Transcribe only the lines from the line with "from mathutils import Matrix, Vector" through the line with "imported = [obj", exactly, counting both of those lines as part of the stretch.

╭─ DATASET EXCERPT

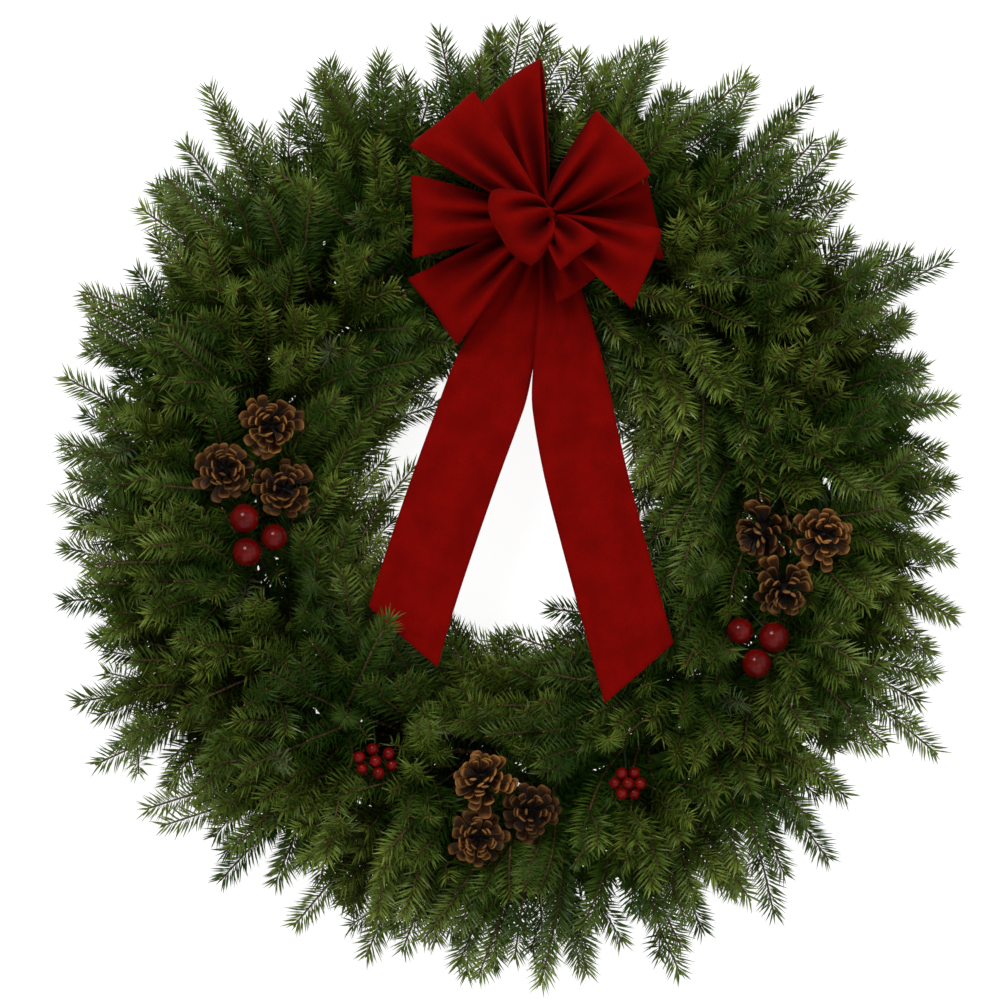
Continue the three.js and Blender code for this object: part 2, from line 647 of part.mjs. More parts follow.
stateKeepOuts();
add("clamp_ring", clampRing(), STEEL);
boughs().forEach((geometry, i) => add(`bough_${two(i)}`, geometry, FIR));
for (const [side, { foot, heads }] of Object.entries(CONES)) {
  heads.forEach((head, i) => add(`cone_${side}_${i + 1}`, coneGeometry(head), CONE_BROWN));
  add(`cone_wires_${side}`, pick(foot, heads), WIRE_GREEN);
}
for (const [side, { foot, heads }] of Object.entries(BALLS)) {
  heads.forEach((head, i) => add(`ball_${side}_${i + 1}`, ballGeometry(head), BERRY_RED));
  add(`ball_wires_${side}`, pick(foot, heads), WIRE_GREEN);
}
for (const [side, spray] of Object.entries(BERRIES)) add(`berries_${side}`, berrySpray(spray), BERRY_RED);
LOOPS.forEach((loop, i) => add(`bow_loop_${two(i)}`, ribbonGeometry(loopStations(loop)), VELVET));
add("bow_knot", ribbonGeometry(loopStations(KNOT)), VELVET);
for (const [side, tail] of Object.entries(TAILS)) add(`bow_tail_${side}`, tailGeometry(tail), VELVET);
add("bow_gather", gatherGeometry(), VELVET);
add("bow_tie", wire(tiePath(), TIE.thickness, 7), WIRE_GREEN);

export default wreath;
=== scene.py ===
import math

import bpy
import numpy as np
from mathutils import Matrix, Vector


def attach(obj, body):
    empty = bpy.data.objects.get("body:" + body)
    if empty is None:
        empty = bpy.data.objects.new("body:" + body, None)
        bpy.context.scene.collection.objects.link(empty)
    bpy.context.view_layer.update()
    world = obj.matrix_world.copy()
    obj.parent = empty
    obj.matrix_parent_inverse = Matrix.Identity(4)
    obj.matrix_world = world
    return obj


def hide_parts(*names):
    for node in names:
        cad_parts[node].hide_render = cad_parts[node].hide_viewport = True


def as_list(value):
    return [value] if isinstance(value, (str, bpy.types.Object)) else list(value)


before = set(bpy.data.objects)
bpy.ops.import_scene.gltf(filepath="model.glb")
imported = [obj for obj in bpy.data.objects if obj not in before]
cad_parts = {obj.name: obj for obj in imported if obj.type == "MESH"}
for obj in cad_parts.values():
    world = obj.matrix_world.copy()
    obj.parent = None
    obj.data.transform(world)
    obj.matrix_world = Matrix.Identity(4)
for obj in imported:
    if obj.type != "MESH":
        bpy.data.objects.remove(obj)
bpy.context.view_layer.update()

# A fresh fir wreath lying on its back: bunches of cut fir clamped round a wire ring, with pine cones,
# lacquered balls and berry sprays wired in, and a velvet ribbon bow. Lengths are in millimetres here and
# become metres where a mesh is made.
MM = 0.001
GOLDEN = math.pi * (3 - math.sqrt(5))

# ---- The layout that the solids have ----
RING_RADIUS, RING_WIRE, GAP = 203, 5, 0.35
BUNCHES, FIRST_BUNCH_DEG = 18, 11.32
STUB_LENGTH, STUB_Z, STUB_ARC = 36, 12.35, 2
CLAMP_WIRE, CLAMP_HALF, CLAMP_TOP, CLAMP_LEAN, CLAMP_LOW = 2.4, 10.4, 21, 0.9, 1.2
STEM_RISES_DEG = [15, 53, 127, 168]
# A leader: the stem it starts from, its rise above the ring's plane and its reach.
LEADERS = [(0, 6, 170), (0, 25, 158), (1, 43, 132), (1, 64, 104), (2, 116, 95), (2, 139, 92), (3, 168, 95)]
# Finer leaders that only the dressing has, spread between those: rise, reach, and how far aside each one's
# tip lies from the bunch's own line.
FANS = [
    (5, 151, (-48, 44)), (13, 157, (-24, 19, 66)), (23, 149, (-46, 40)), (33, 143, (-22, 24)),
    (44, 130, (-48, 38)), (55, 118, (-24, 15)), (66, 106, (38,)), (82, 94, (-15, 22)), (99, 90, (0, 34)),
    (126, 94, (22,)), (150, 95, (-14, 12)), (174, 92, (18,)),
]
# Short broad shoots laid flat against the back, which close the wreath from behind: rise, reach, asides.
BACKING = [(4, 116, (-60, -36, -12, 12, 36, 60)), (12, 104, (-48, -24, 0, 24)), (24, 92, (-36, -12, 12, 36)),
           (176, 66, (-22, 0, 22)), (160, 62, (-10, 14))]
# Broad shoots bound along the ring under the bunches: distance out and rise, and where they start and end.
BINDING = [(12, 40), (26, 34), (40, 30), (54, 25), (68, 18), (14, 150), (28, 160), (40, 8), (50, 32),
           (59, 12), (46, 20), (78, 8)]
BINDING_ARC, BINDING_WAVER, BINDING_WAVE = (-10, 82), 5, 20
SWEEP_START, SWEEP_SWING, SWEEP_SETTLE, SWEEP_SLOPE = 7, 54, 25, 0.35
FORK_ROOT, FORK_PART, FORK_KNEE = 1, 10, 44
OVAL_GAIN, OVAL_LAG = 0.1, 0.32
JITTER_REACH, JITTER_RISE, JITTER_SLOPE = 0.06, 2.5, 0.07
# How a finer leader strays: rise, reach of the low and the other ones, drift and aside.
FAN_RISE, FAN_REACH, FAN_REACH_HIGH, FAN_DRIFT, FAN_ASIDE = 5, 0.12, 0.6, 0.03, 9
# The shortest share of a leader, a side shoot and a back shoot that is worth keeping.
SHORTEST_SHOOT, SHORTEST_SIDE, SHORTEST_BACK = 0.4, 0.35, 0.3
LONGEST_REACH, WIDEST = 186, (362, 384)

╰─

THE COMPLETED TASK »
from mathutils import Matrix, Vector


def attach(obj, body):
    empty = bpy.data.objects.get("body:" + body)
    if empty is None:
        empty = bpy.data.objects.new("body:" + body, None)
        bpy.context.scene.collection.objects.link(empty)
    bpy.context.view_layer.update()
    world = obj.matrix_world.copy()
    obj.parent = empty
    obj.matrix_parent_inverse = Matrix.Identity(4)
    obj.matrix_world = world
    return obj


def hide_parts(*names):
    for node in names:
        cad_parts[node].hide_render = cad_parts[node].hide_viewport = True


def as_list(value):
    return [value] if isinstance(value, (str, bpy.types.Object)) else list(value)


before = set(bpy.data.objects)
bpy.ops.import_scene.gltf(filepath="model.glb")
imported = [obj for obj in bpy.data.objects if obj not in before]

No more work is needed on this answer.